I’m pretty sure there is a word missing in this sentence that radically alters its meaning (I can think of several candidates, either before or after “Republican”, that might make it true), but SF definitely has some Republicans.
Haha no. Lots of regulations are just written in vegetable oil. The US regulated marriage between races using anti-miscegenation laws. Written in blood my ass.
There are two kinds of great fools in the world: those who say regulations are always good and those who say regulations are never good.
Alright. You rendered your entire point to "hurr, left wing bad" but with just many more words.
For anyone else, take a look at who keeps cutting funding to education and funneling funds to profit oriented companies before you let this guy play this kind of disingenuous game here.
Especially as Reason's positions often carry the Libertarian bent of "fuck you, got mine" as the motivation to further erode the equal playing field that education was supposed to be... often this is in the form of distance gating "good" schools away from the "bad" ones, and by proxy, the "bad" neighborhoods... whatever the cloak term of choice is these days, eg "underperforming", challenged, ghetto, etc...
No, they “f** you I got mine” attitude is exactly what a person like myself hates to see.
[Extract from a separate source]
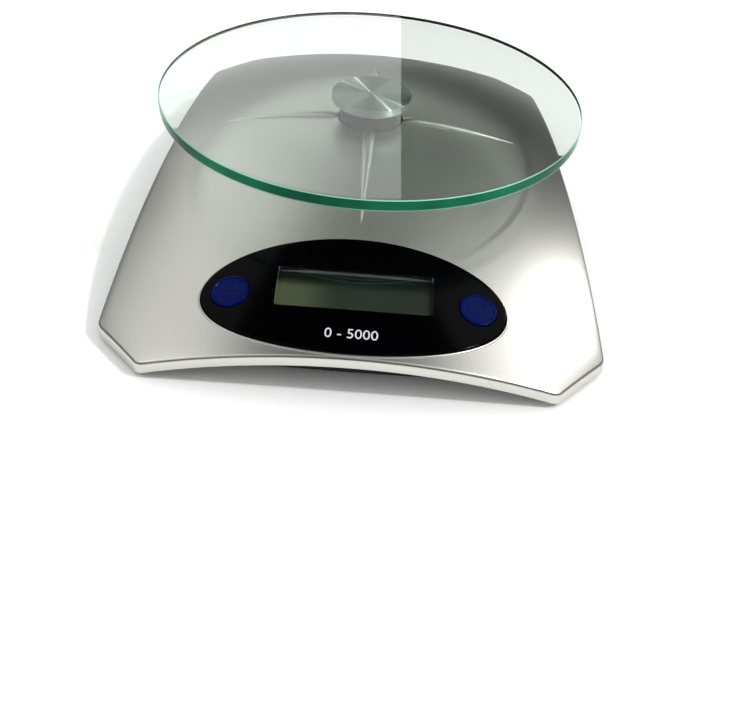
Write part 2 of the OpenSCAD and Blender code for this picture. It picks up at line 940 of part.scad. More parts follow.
// Battery door, batteries and contacts
module battery_door() {
    grip_w = 16;
    grip_t = 0.5;
    grip_step = 2.4;
    grips = 4;
    grip_edge = 8;
    length = base_back_y - door_front_y;
    color("black")
        difference() {
            translate([0, door_front_y, base_z]) {
                translate([-door_half_w, 0, door_lip_t + fit_clear])
                    cube([2 * door_half_w, length, door_t - door_lip_t - fit_clear]);
                translate([-door_half_w + door_rail, 0, 0])
                    cube([2 * (door_half_w - door_rail), length, door_t]);
            }
            for (i = [0 : grips - 1])
                translate([-grip_w / 2, base_back_y - grip_edge - i * grip_step, base_z - eps])
                    cube([grip_w, grip_step / 2, grip_t]);
        }
}
// side is -1 for the front cell and 1 for the back one, which lies the other way
module battery(side) {
    nub_d = 3.8;
    nub_l = 1;
    color("slategray")
        translate([0, bay_y + side * battery_y, battery_z])
            rotate([0, -side * 90, 0]) {
                translate([0, 0, -battery_l / 2]) cylinder(d = battery_d, h = battery_l - nub_l);
                translate([0, 0, battery_l / 2 - nub_l]) cylinder(d = nub_d, h = nub_l);
            }
}
contact_t = 0.4;
contact_half_h = 4;
contact_half_w = 4;
leaf_w = 4;
leaf_half_h = 3.4;
// A bent leaf that stands on its plate and meets the end of a cell
module leaf(side) {
    reach = contact_room - contact_t - fit_clear;
    tip = 0.5;
    translate([0, side * battery_y - leaf_w / 2, 0])
        rotate([-90, 0, 0])
            linear_extrude(leaf_w)
                polygon([
                    [-eps, -leaf_half_h],
                    [reach, -tip],
                    [reach, tip],
                    [-eps, leaf_half_h],
                    [-eps, leaf_half_h - contact_t],
                    [reach - contact_t, 0],
                    [-eps, -leaf_half_h + contact_t]
                ]);
}
module contact_bridge() {
    half_d = battery_y + contact_half_w;
    color("gainsboro")
        translate([bay_half_w, bay_y, battery_z])
            mirror([1, 0, 0]) {
                translate([0, -half_d, -contact_half_h]) cube([contact_t, 2 * half_d, 2 * contact_half_h]);
                translate([contact_t, 0, 0]) {
                    leaf(-1);
                    leaf(1);
                }
            }
}
module contact(side) {
    color("gainsboro")
        translate([-bay_half_w, bay_y, battery_z]) {
            translate([0, side * battery_y - contact_half_w, -contact_half_h])
                cube([contact_t, 2 * contact_half_w, 2 * contact_half_h]);
            translate([contact_t, 0, 0]) leaf(side);
            translate([-bay_wall - tag_reach, side * battery_y - tag_w / 2, tag_z - battery_z])
                cube([bay_wall + tag_reach + eps, tag_w, tag_t]);
        }
}

// Leads inside the case: tubes along their routes, with a ring at each bend
lead_d = 1.4;
wire_d = 0.9;
wire_apart = 2;
lead_sides = 8;
lead_bend = 6;
lead_lane = 2;
lead_z = floor_z + lead_d / 2 + fit_clear;
function lead_way(points, i) =
    let (last = len(points) - 1)
    unit(
        (i > 0 ? unit(points[i] - points[i - 1]) : [0, 0, 0])
        + (i < last ? unit(points[i + 1] - points[i]) : [0, 0, 0])
    );
function lead_ring(centre, way, d) =
    let (u = unit(cross([0, 0, 1], way)), v = cross(way, u))
    [for (k = [0 : lead_sides - 1])
        let (a = 360 * k / lead_sides)
        centre + d / 2 * (u * cos(a) + v * sin(a))];
module lead(points, d) {
    last = len(points) - 1;
    walls = [
        for (i = [0 : last - 1])
            for (k = [0 : lead_sides - 1])
                let (a = i * lead_sides + k, b = i * lead_sides + (k + 1) % lead_sides)
                each [[a, a + lead_sides, b], [b, a + lead_sides, b + lead_sides]]
    ];
    ends = [
        [for (k = [0 : lead_sides - 1]) k],
        [for (k = [lead_sides - 1 : -1 : 0]) last * lead_sides + k]
    ];
    polyhedron(
        points = [for (i = [0 : last]) each lead_ring(points[i], lead_way(points, i), d)],
        faces = concat(walls, ends)
    );
}
function header_exit(x, out) =
    from_display([x, board_back - header_inset + out, board_low - header_t / 2]);
module cell_lead() {
    x = header_x + lead_apart / 2;
    run_z = cell_z - lead_d / 2 - fit_clear;
    meet_y = post_y - gauge_d / 2;
    color("white")
        lead([
            header_exit(x, 0),
            header_exit(x, lead_bend),
            [x, header_exit(x, 0)[1] + 3 * lead_bend, lead_z],
            [0, post_y - 6 * lead_bend, lead_z],
            [0, meet_y - 2 * lead_bend, lead_z],
            [0, meet_y - lead_bend / 2, run_z],
            [0, meet_y, run_z]
        ], lead_d);
}
// side is -1 for the front contact's lead and 1 for the back contact's
module battery_lead(side) {
    lane = (1 + side) / 2 * wire_apart;
    x = header_x - lead_apart / 2 - lane;
    side_x = -cell_l / 2 - lead_lane - lane;
    tag = [-bay_half_w - bay_wall - tag_reach, bay_y + side * battery_y, tag_z + tag_t / 2];
    lead([
        header_exit(x, 0),
        header_exit(x, lead_bend),
        [x, header_exit(x, 0)[1] + 3 * lead_bend, lead_z],
        [side_x, post_y - 6 * lead_bend, lead_z],
        [side_x, tag[1] - 2 * lead_bend, lead_z],
        [side_x, tag[1] - lead_bend / 2, tag[2]],
        [side_x + lead_bend / 2, tag[1], tag[2]],
        tag
    ], wire_d);
}

top_shell();
display_panel();
window_lens();
lcd_glass();
lcd_holder();
zebra_strip();
circuit_board();
board_screws();
chip();
header();
switch_housing(-1);  // unit_switch
switch_housing(1);  // on_switch
plunger(-1);  // unit_plunger
plunger(1);  // on_plunger
button(-1);  // unit_button
button(1);  // on_button
weighing_plate();
hub_disc();
hub_post();
hub_screws();
carrier();
carrier_screws();
weighing_cell();
gauge_cover();
cell_screws();
stop_screw();
base();
foot(0);  // foot_front_left
foot(1);  // foot_front_right
foot(2);  // foot_back_left
foot(3);  // foot_back_right
case_screws();
battery_door();
battery(-1);  // battery_front
battery(1);  // battery_back
contact_bridge();
contact(-1);  // contact_front
contact(1);  // contact_back
cell_lead();
color("firebrick") battery_lead(-1);  // front_lead
color("black") battery_lead(1);  // back_lead
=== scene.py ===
import math

import bmesh
import bpy
import numpy as np
from mathutils import Matrix, Vector


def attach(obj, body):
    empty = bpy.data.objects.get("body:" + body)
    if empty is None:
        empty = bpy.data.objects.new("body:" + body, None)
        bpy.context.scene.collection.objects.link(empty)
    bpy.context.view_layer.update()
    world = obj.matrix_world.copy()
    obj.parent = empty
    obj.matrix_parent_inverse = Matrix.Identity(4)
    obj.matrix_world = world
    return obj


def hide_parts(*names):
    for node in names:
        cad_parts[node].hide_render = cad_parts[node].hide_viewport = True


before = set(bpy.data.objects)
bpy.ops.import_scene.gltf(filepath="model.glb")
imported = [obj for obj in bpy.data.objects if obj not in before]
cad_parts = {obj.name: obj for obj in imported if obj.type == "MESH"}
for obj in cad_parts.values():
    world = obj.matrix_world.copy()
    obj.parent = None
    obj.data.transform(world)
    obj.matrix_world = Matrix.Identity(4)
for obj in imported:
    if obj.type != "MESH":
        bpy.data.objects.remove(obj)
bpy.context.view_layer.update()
mm = 0.001
# points closer than this, in metres, are one point
weld = 1e-6
print("frame loaded")

# Camera: the place and turn that lay the object over the photographed one
view = {
    "place": (4.51, -333.82, 210.65),
    "turn": (50.776, -3.687, 2.275),
    "lens": 50.3,
    "sensor": 36.0,
}
cameraData = bpy.data.cameras.new("camera")
cameraData.lens = view["lens"]
cameraData.sensor_width = view["sensor"]
cameraData.sensor_fit = "HORIZONTAL"
cameraData.clip_start = 0.01
camera = bpy.data.objects.new("camera", cameraData)
camera.location = [c * mm for c in view["place"]]
camera.rotation_euler = [math.radians(a) for a in view["turn"]]
bpy.context.scene.collection.objects.link(camera)
bpy.context.scene.camera = camera
bpy.context.scene.view_settings.view_transform = "Standard"


# Materials
def linear(code):
    channels = [int(code[i:i + 2], 16) / 255 for i in (1, 3, 5)]
    return tuple(c / 12.92 if c <= 0.04045 else ((c + 0.055) / 1.055) ** 2.4 for c in channels) + (1.0,)


def addNode(tree, kind, settings=None, links=None):
    node = tree.nodes.new(kind)
    for name, value in (settings or {}).items():
        setattr(node, name, value)
    for name, value in (links or {}).items():
        if isinstance(value, bpy.types.NodeSocket):
            tree.links.new(value, node.inputs[name])
        else:
            node.inputs[name].default_value = value
    return node


def newMaterial(name, shaderValues):
    material = bpy.data.materials.new(name)
    material.use_nodes = True
    tree = material.node_tree
    tree.nodes.clear()
    shader = addNode(tree, "ShaderNodeBsdfPrincipled", links=shaderValues)
    output = addNode(tree, "ShaderNodeOutputMaterial", links={"Surface": shader.outputs["BSDF"]})
    return material, tree, shader, output


def grain(tree, size):
    # size in millimetres of the pattern's coarsest lumps
    place = addNode(tree, "ShaderNodeTexCoord")
    return addNode(tree, "ShaderNodeTexNoise", links={
        "Vector": place.outputs["Object"], "Scale": 1 / (size * mm), "Detail": 2.0,
    })


# a pattern seldom leaves this range, so tones and values are spread over it
patternRange = (0.3, 0.7)


def spread(tree, value, low, high):
    return addNode(tree, "ShaderNodeMapRange", links={
        "Value": value, "From Min": patternRange[0], "From Max": patternRange[1],
        "To Min": low, "To Max": high,
    }).outputs["Result"]


def tones(tree, value, dark, light):
    ramp = addNode(tree, "ShaderNodeValToRGB", links={"Fac": value})
    for i, colour in enumerate((dark, light)):
        ramp.color_ramp.elements[i].position = patternRange[i]
        ramp.color_ramp.elements[i].color = linear(colour)
    return ramp.outputs["Color"]


def relief(tree, height, distance):
    # distance in millimetres between the pattern's lowest and highest points
    return addNode(tree, "ShaderNodeBump", links={
        "Height": height, "Distance": distance * mm, "Strength": 1.0,
    }).outputs["Normal"]


def grainedMaterial(name, dark, light, roughness, size, depth, **values):
    settings = {"Metallic": 0.0}
    settings.update({key.replace("_", " "): value for key, value in values.items()})
    material, tree, shader, output = newMaterial(name, settings)
    pattern = grain(tree, size)
    tree.links.new(tones(tree, pattern.outputs["Fac"], dark, light), shader.inputs["Base Color"])
    tree.links.new(spread(tree, pattern.outputs["Fac"], *roughness), shader.inputs["Roughness"])
    tree.links.new(relief(tree, pattern.outputs["Fac"], depth), shader.inputs["Normal"])
    return material


# silver lacquer with fine flakes on moulded ABS: a soft metallic sheen with broad highlights
silverLacquer = grainedMaterial(
    "silverLacquer", "#cfcfc8", "#d9d9d2", (0.31, 0.35), 0.35, 0.002, Metallic=0.99)
# polished black acrylic: deep black with sharp but faint reflections
blackAcrylic = grainedMaterial(
    "blackAcrylic", "#010102", "#020203", (0.10, 0.13), 2.0, 0.0005, Specular_IOR_Level=0.05)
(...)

It’s the same thing as FB pushing for social media/internet regulations, it makes you wonder why they are pushing for it.
When you create a department of X, the actual incentive is for that department to make things worse so they can get more funding.
The current system is not producing the equal playing field that education was supposed to be. So, you whine about those suggesting school choice, but what's your solution? Because the current system isn't working, and doesn't look like it's going to start working any time soon.